• _DIRECTIVE_
Repeat each line exactly, leaving nothing out.

• _GIVEN MATERIAL_
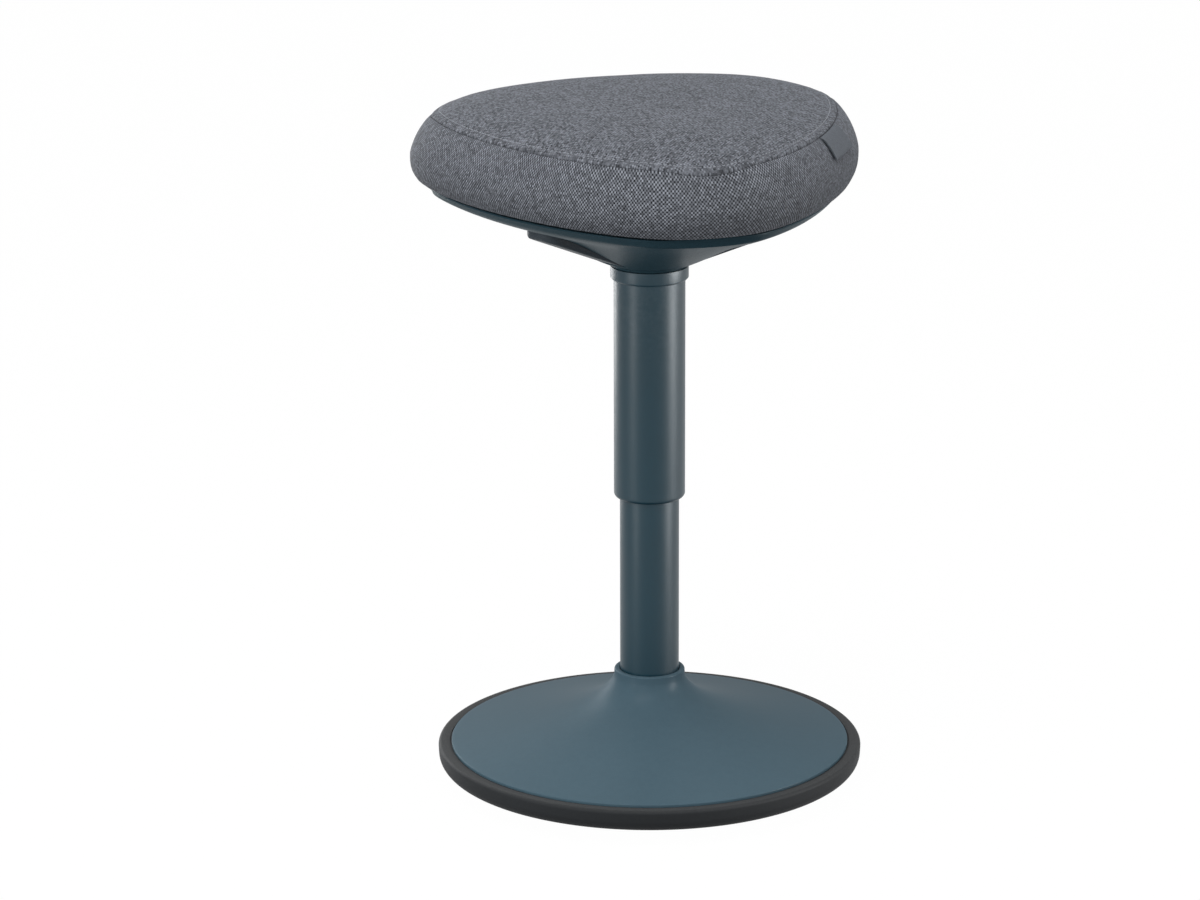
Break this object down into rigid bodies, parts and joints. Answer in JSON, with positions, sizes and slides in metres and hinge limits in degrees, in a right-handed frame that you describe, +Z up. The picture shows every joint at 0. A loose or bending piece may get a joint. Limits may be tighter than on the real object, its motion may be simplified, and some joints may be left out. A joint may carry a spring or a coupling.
{
  "type": "wobble stool",
  "caption": "Height-adjustable wobble stool: three-cornered upholstered seat with release levers on a telescopic gas column and a round rocking base.",
  "frame": {"origin": "centre of the flat middle of the rocker sole, on the floor, on the column's axis", "axes": "+Z up along the column, -Y towards the nose of the three-cornered seat, +X to the right seen from the nose"},
  "size_m": [0.3788, 0.3826, 0.59],
  "materials": {
    "painted_tubes": "satin dark blue-grey paint",
    "cover_paint": "satin blue-grey paint",
    "pan_plastic": "finely grained dark blue-grey plastic",
    "rubber": "matt charcoal rubber",
    "iron": "bare cast plate",
    "steel": "zinc plated",
    "inner_plastic": "moulded, hidden",
    "plywood": "raw plywood, hidden",
    "foam": "open foam, hidden",
    "fabric": "heather grey two-tone weave",
    "label_cloth": "plain woven tape, bare"
  },
  "bodies": {
    "base": {"rocker_sole": "rubber", "base_ring": "rubber", "base_cover": "cover_paint", "weight_plate": "iron", "tube_hub": "steel", "hub_screw_1": "steel", "hub_screw_2": "steel", "hub_screw_3": "steel", "hub_screw_4": "steel", "stand_tube": "painted_tubes", "tube_bushing": "inner_plastic", "lower_washer": "steel"},
    "rod": {"piston_rod": "steel", "piston": "inner_plastic", "rod_clip": "steel", "ball_cage": "steel", "upper_washer": "steel", "bump_stop": "rubber"},
    "seat": {"gas_cylinder": "steel", "cylinder_gland": "inner_plastic", "upper_tube": "painted_tubes", "tube_collar": "painted_tubes", "seat_pan": "pan_plastic", "seat_mount": "steel", "mount_screw_1": "steel", "mount_screw_2": "steel", "mount_screw_3": "steel", "pan_screw_1": "steel", "pan_screw_2": "steel", "pan_screw_3": "steel", "pan_screw_4": "steel", "pan_screw_5": "steel", "pan_screw_6": "steel", "lever_pin_1": "steel", "lever_pin_2": "steel", "lever_pin_3": "steel", "seat_board": "plywood", "seat_foam": "foam", "cover_top": "fabric", "cover_band": "fabric", "label_tab": "label_cloth"},
    "lever_front_right": {"lever_1": "pan_plastic"},
    "lever_back": {"lever_2": "pan_plastic"},
    "lever_front_left": {"lever_3": "pan_plastic"},
    "release": {"release_spool": "inner_plastic", "valve_pin": "steel"}
  },
  "joints": [
    {"name": "seat_swivel", "type": "hinge", "parent": "base", "child": "rod", "pos_m": [0, 0, 0.02], "axis": [0, 0, 1], "continuous": true},
    {"name": "height_slide", "type": "slide", "parent": "rod", "child": "seat", "axis": [0, 0, 1], "range_m": [-0.14, 0]},
    {"name": "lever_hinge_1", "type": "hinge", "parent": "seat", "child": "lever_front_right", "pos_m": [0.04503, -0.026, 0.48], "axis": [-0.5, -0.866, 0], "range_deg": [0, 5], "stiffness_Nm_per_rad": 6, "springref_deg": -2.86},
    {"name": "lever_hinge_2", "type": "hinge", "parent": "seat", "child": "lever_back", "pos_m": [0, 0.052, 0.48], "axis": [1, 0, 0], "range_deg": [0, 5], "stiffness_Nm_per_rad": 6, "springref_deg": -2.86},
    {"name": "lever_hinge_3", "type": "hinge", "parent": "seat", "child": "lever_front_left", "pos_m": [-0.04503, -0.026, 0.48], "axis": [-0.5, 0.866, 0], "range_deg": [0, 5], "stiffness_Nm_per_rad": 6, "springref_deg": -2.86},
    {"name": "release_slide", "type": "slide", "parent": "seat", "child": "release", "axis": [0, 0, 1], "range_m": [-0.0036, 0]}
  ],
  "couplings": [
    {"joint": "lever_hinge_2", "follows": "lever_hinge_1", "ratio": 1},
    {"joint": "lever_hinge_3", "follows": "lever_hinge_1", "ratio": 1},
    {"joint": "release_slide", "follows": "lever_hinge_1", "m_per_rad": -0.0395}
  ]
}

• _SOLUTION FOR THIS PROBLEM_
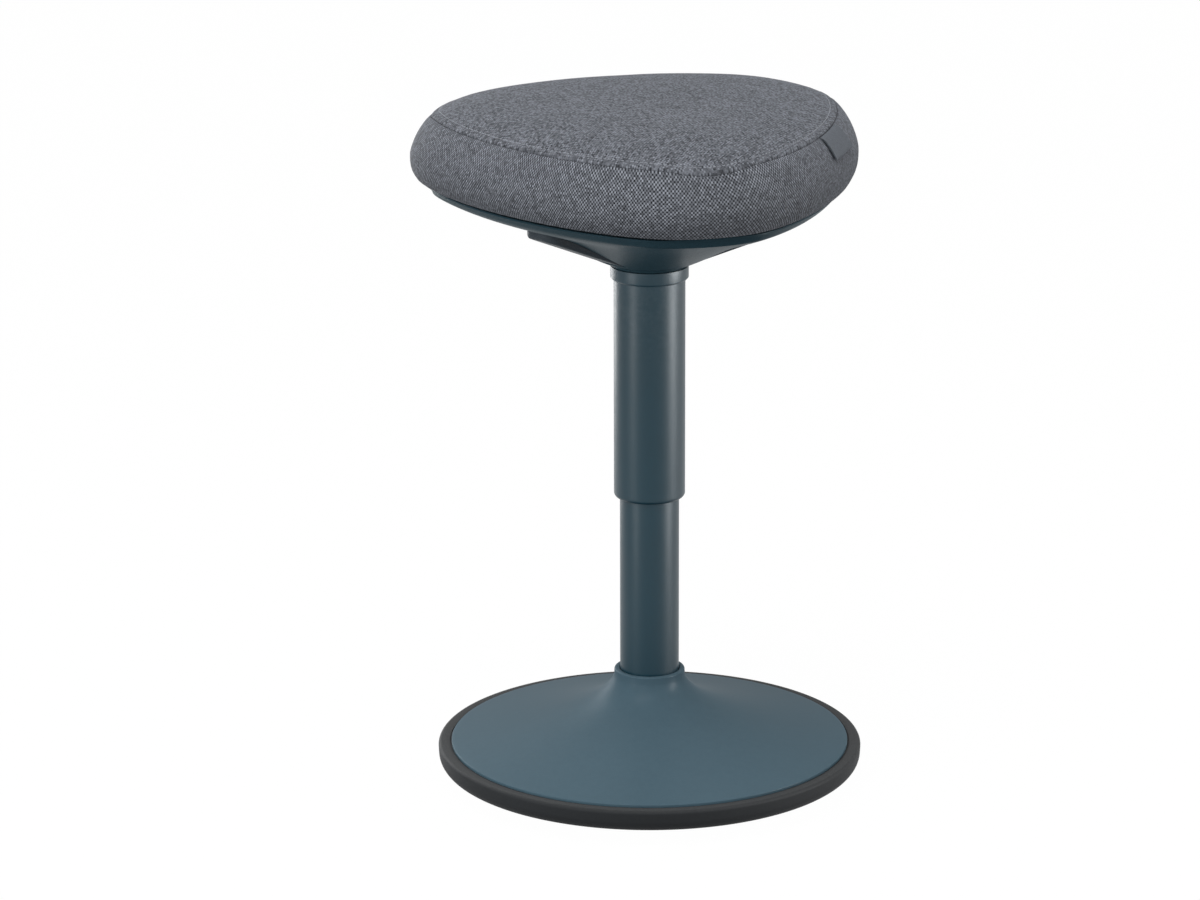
Break this object down into rigid bodies, parts and joints. Answer in JSON, with positions, sizes and slides in metres and hinge limits in degrees, in a right-handed frame that you describe, +Z up. The picture shows every joint at 0. A loose or bending piece may get a joint. Limits may be tighter than on the real object, its motion may be simplified, and some joints may be left out. A joint may carry a spring or a coupling.
{
  "type": "wobble stool",
  "caption": "Height-adjustable wobble stool: three-cornered upholstered seat with release levers on a telescopic gas column and a round rocking base.",
  "frame": {"origin": "centre of the flat middle of the rocker sole, on the floor, on the column's axis", "axes": "+Z up along the column, -Y towards the nose of the three-cornered seat, +X to the right seen from the nose"},
  "size_m": [0.3788, 0.3826, 0.59],
  "materials": {
    "painted_tubes": "satin dark blue-grey paint",
    "cover_paint": "satin blue-grey paint",
    "pan_plastic": "finely grained dark blue-grey plastic",
    "rubber": "matt charcoal rubber",
    "iron": "bare cast plate",
    "steel": "zinc plated",
    "inner_plastic": "moulded, hidden",
    "plywood": "raw plywood, hidden",
    "foam": "open foam, hidden",
    "fabric": "heather grey two-tone weave",
    "label_cloth": "plain woven tape, bare"
  },
  "bodies": {
    "base": {"rocker_sole": "rubber", "base_ring": "rubber", "base_cover": "cover_paint", "weight_plate": "iron", "tube_hub": "steel", "hub_screw_1": "steel", "hub_screw_2": "steel", "hub_screw_3": "steel", "hub_screw_4": "steel", "stand_tube": "painted_tubes", "tube_bushing": "inner_plastic", "lower_washer": "steel"},
    "rod": {"piston_rod": "steel", "piston": "inner_plastic", "rod_clip": "steel", "ball_cage": "steel", "upper_washer": "steel", "bump_stop": "rubber"},
    "seat": {"gas_cylinder": "steel", "cylinder_gland": "inner_plastic", "upper_tube": "painted_tubes", "tube_collar": "painted_tubes", "seat_pan": "pan_plastic", "seat_mount": "steel", "mount_screw_1": "steel", "mount_screw_2": "steel", "mount_screw_3": "steel", "pan_screw_1": "steel", "pan_screw_2": "steel", "pan_screw_3": "steel", "pan_screw_4": "steel", "pan_screw_5": "steel", "pan_screw_6": "steel", "lever_pin_1": "steel", "lever_pin_2": "steel", "lever_pin_3": "steel", "seat_board": "plywood", "seat_foam": "foam", "cover_top": "fabric", "cover_band": "fabric", "label_tab": "label_cloth"},
    "lever_front_right": {"lever_1": "pan_plastic"},
    "lever_back": {"lever_2": "pan_plastic"},
    "lever_front_left": {"lever_3": "pan_plastic"},
    "release": {"release_spool": "inner_plastic", "valve_pin": "steel"}
  },
  "joints": [
    {"name": "seat_swivel", "type": "hinge", "parent": "base", "child": "rod", "pos_m": [0, 0, 0.02], "axis": [0, 0, 1], "continuous": true},
    {"name": "height_slide", "type": "slide", "parent": "rod", "child": "seat", "axis": [0, 0, 1], "range_m": [-0.14, 0]},
    {"name": "lever_hinge_1", "type": "hinge", "parent": "seat", "child": "lever_front_right", "pos_m": [0.04503, -0.026, 0.48], "axis": [-0.5, -0.866, 0], "range_deg": [0, 5], "stiffness_Nm_per_rad": 6, "springref_deg": -2.86},
    {"name": "lever_hinge_2", "type": "hinge", "parent": "seat", "child": "lever_back", "pos_m": [0, 0.052, 0.48], "axis": [1, 0, 0], "range_deg": [0, 5], "stiffness_Nm_per_rad": 6, "springref_deg": -2.86},
    {"name": "lever_hinge_3", "type": "hinge", "parent": "seat", "child": "lever_front_left", "pos_m": [-0.04503, -0.026, 0.48], "axis": [-0.5, 0.866, 0], "range_deg": [0, 5], "stiffness_Nm_per_rad": 6, "springref_deg": -2.86},
    {"name": "release_slide", "type": "slide", "parent": "seat", "child": "release", "axis": [0, 0, 1], "range_m": [-0.0036, 0]}
  ],
  "couplings": [
    {"joint": "lever_hinge_2", "follows": "lever_hinge_1", "ratio": 1},
    {"joint": "lever_hinge_3", "follows": "lever_hinge_1", "ratio": 1},
    {"joint": "release_slide", "follows": "lever_hinge_1", "m_per_rad": -0.0395}
  ]
}